- Mohammadabad Location within Iran
- Coordinates: 36°51′04″N 50°47′23″E﻿ / ﻿36.85111°N 50.78972°E
- Country: Iran
- Province: Mazandaran
- County: Tonekabon
- District: Central
- City: Shirud

Population (2006)
- • Total: 845
- Time zone: UTC+3:30 (IRST)

= Mohammadabad, Tonekabon =

Neighborhood in Mazandaran province, Iran

Mohammadabad (محمدآباد) (Note: Also romanized as Moḩammadābād) is a neighborhood in the city of Shirud in the Central District of Tonekabon County, Mazandaran province, Iran.

==Demographics==
===Population===
At the time of the 2006 census, Mohammadabad's population was 845 in 245 households, when it was a village in Goli Jan Rural District.
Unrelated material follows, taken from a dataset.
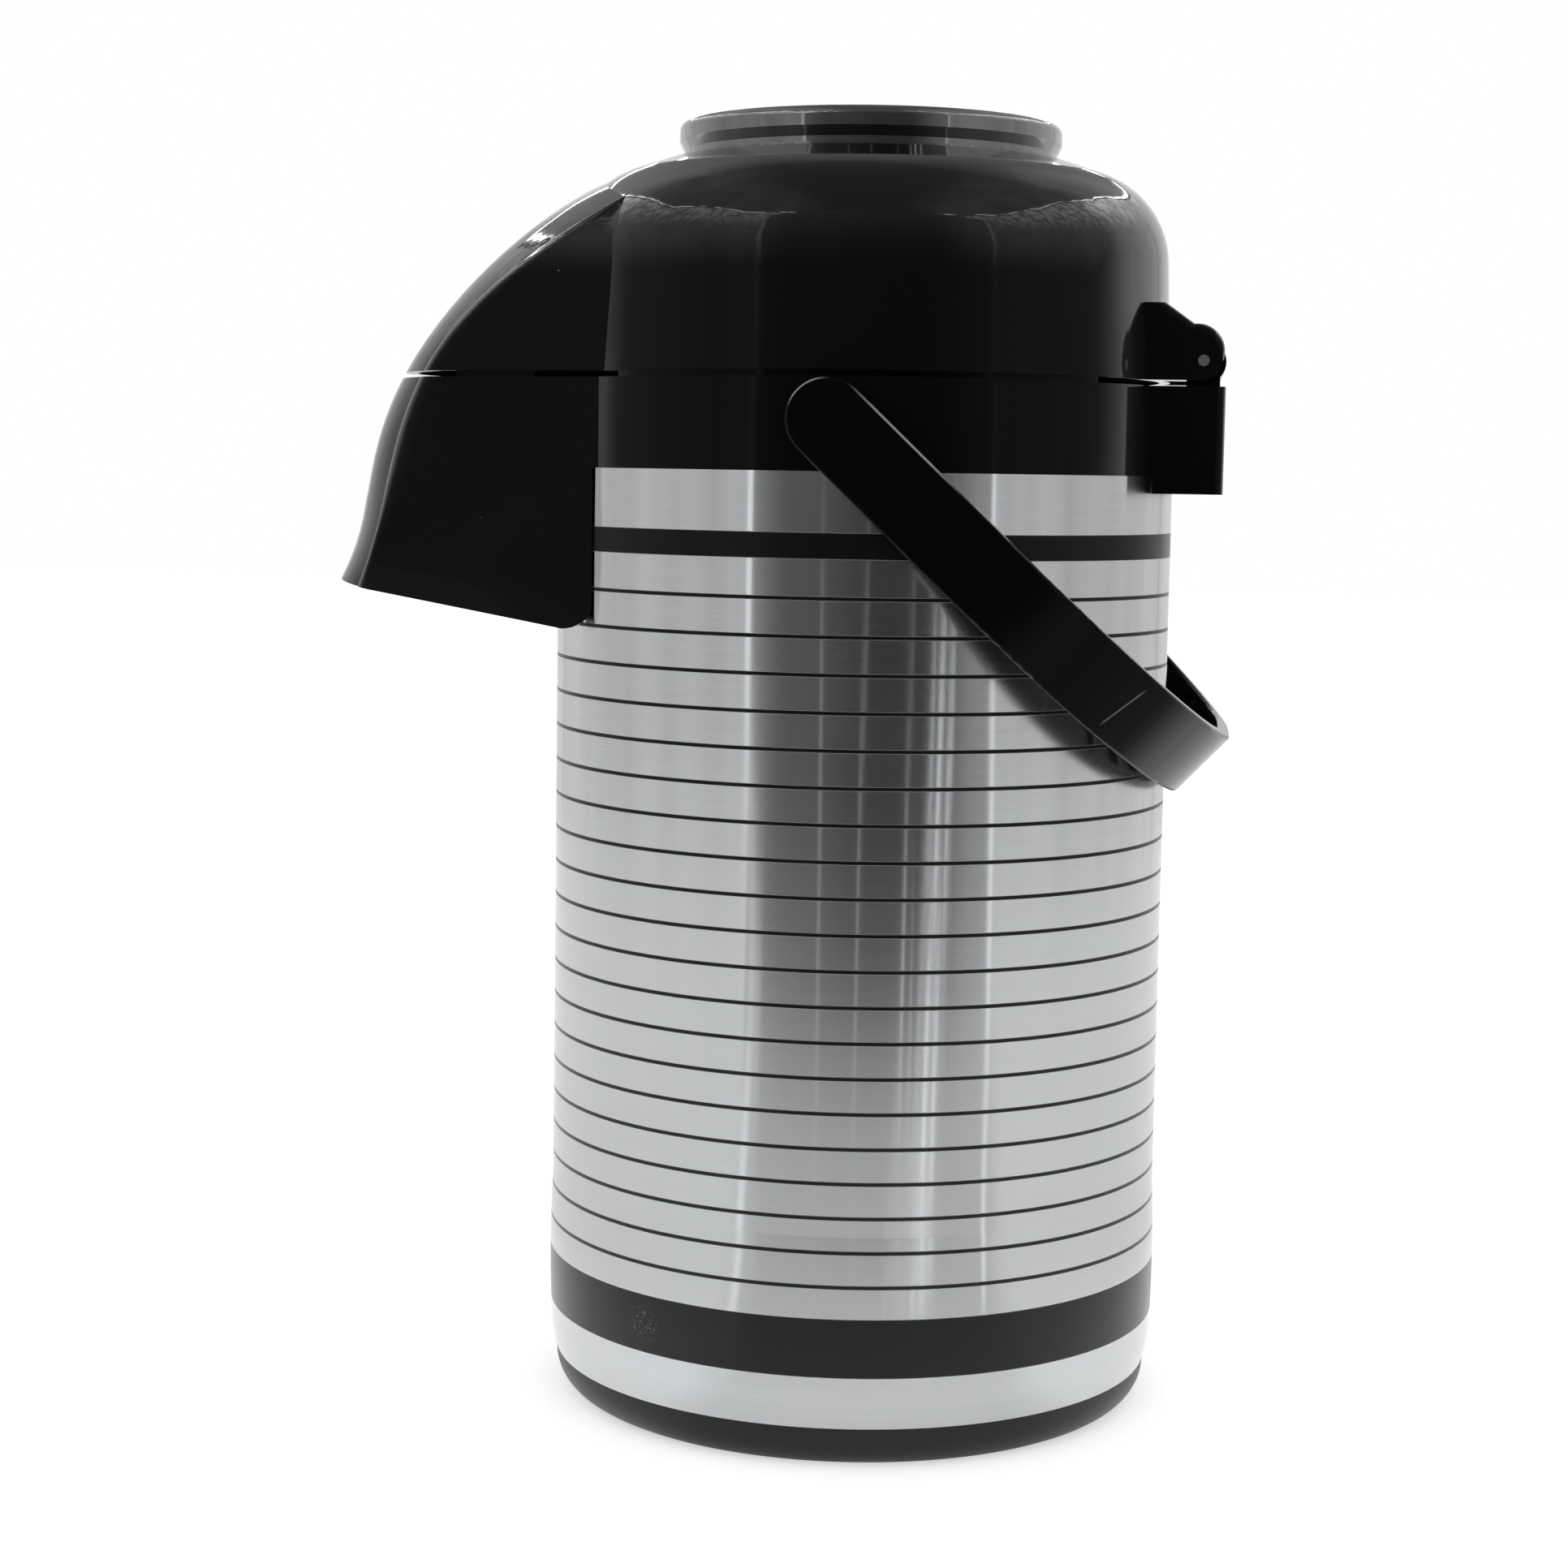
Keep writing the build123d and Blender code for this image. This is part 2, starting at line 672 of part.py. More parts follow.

In 2008, the villages of Bala Shirud, Beramsar, Hemmatabad, Kaseh Gar Mahalleh, Khezr Konar, Kochanak, Lapa Sar, Lashtu, Mian Daj Mahalleh, Mohammadabad, Mojtame-ye Meskuni Farhangian, Pain Shirud, Ramj Mahalleh, Rashidiyeh, Shaghuz Kaleh, Sharifabad, Tamijanak, Vachak, and Zaruj Mahalleh were merged to form the city of Shirud.